Set down exactly the lines of the listing below, please, beginning with the first and ending with the line that holds "CONNECTOR_REACH = 50.0".
========
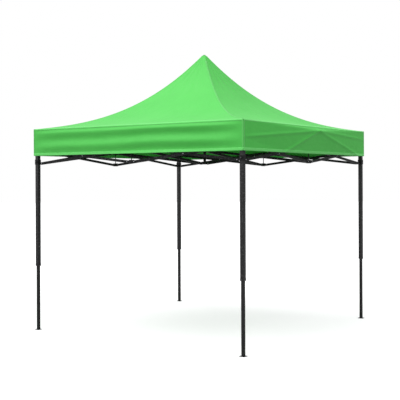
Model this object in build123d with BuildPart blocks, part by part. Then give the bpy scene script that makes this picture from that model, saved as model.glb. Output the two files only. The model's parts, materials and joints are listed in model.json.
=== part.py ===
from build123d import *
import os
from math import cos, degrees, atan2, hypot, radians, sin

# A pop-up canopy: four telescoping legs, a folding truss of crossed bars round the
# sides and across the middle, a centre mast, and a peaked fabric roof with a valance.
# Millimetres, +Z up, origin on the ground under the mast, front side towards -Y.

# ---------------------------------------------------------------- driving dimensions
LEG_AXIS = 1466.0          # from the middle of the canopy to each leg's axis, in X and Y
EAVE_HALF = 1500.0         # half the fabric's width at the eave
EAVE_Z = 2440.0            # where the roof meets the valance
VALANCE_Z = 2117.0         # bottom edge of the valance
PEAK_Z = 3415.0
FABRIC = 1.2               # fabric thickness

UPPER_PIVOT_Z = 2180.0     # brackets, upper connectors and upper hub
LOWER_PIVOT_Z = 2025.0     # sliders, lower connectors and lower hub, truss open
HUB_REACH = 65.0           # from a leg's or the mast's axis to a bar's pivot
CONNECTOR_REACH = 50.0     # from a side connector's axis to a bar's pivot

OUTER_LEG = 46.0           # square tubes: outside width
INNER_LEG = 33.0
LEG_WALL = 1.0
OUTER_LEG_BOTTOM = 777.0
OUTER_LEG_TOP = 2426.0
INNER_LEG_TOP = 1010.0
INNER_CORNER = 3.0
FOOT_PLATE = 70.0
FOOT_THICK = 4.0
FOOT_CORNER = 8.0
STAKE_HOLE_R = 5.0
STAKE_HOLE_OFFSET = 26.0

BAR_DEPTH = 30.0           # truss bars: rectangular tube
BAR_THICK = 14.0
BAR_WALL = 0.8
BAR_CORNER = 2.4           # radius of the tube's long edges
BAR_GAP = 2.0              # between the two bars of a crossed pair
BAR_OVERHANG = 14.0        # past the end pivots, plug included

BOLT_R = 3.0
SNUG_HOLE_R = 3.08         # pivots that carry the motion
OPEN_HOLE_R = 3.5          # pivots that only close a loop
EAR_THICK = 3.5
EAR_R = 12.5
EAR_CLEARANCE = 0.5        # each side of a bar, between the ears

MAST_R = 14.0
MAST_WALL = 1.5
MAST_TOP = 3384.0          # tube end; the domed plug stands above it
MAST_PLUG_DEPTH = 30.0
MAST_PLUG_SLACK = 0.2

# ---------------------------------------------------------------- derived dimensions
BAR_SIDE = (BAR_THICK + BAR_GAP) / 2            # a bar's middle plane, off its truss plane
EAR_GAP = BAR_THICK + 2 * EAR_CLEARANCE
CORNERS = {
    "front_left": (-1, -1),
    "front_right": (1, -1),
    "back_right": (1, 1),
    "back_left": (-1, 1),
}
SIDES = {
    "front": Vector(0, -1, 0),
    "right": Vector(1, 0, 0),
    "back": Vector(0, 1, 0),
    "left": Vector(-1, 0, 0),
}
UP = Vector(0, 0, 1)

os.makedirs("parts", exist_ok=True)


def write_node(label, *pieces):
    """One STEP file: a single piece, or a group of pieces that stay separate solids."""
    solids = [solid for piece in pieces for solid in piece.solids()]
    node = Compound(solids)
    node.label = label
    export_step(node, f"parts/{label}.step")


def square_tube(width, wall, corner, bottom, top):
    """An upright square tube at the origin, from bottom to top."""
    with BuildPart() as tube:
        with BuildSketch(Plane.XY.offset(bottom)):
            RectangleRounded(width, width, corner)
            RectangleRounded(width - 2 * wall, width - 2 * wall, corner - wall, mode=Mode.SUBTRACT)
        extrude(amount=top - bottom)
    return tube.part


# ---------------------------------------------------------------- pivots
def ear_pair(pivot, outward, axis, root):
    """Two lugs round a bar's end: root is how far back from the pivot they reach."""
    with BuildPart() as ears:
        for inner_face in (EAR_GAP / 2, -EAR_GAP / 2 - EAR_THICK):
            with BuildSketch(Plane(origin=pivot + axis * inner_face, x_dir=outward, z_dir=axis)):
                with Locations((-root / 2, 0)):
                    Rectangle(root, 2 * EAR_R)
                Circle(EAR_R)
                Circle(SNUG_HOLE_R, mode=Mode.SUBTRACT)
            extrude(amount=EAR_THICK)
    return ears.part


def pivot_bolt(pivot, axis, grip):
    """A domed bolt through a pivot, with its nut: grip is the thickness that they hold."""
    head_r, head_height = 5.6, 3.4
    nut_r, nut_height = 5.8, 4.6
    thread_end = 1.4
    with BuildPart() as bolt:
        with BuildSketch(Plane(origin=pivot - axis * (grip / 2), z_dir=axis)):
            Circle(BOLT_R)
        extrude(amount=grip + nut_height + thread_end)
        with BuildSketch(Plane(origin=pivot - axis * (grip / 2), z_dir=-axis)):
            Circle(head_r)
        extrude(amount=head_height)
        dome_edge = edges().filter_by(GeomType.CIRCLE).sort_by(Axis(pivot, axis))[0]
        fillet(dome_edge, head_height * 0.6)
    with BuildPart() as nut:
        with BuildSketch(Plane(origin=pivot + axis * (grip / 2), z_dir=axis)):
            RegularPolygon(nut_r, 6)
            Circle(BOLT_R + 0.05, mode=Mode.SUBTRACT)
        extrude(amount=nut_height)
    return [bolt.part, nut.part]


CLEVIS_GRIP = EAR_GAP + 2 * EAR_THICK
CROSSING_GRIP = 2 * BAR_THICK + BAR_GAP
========
Response to the task:
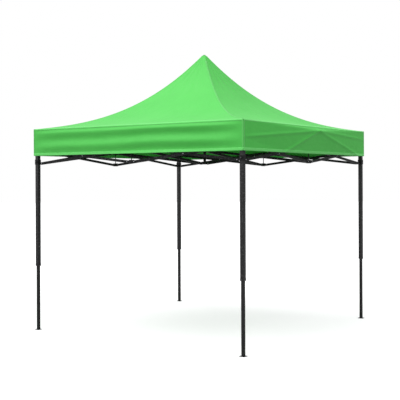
Model this object in build123d with BuildPart blocks, part by part. Then give the bpy scene script that makes this picture from that model, saved as model.glb. Output the two files only. The model's parts, materials and joints are listed in model.json.
=== part.py ===
from build123d import *
import os
from math import cos, degrees, atan2, hypot, radians, sin

# A pop-up canopy: four telescoping legs, a folding truss of crossed bars round the
# sides and across the middle, a centre mast, and a peaked fabric roof with a valance.
# Millimetres, +Z up, origin on the ground under the mast, front side towards -Y.

# ---------------------------------------------------------------- driving dimensions
LEG_AXIS = 1466.0          # from the middle of the canopy to each leg's axis, in X and Y
EAVE_HALF = 1500.0         # half the fabric's width at the eave
EAVE_Z = 2440.0            # where the roof meets the valance
VALANCE_Z = 2117.0         # bottom edge of the valance
PEAK_Z = 3415.0
FABRIC = 1.2               # fabric thickness

UPPER_PIVOT_Z = 2180.0     # brackets, upper connectors and upper hub
LOWER_PIVOT_Z = 2025.0     # sliders, lower connectors and lower hub, truss open
HUB_REACH = 65.0           # from a leg's or the mast's axis to a bar's pivot
CONNECTOR_REACH = 50.0     # from a side connector's axis to a bar's pivot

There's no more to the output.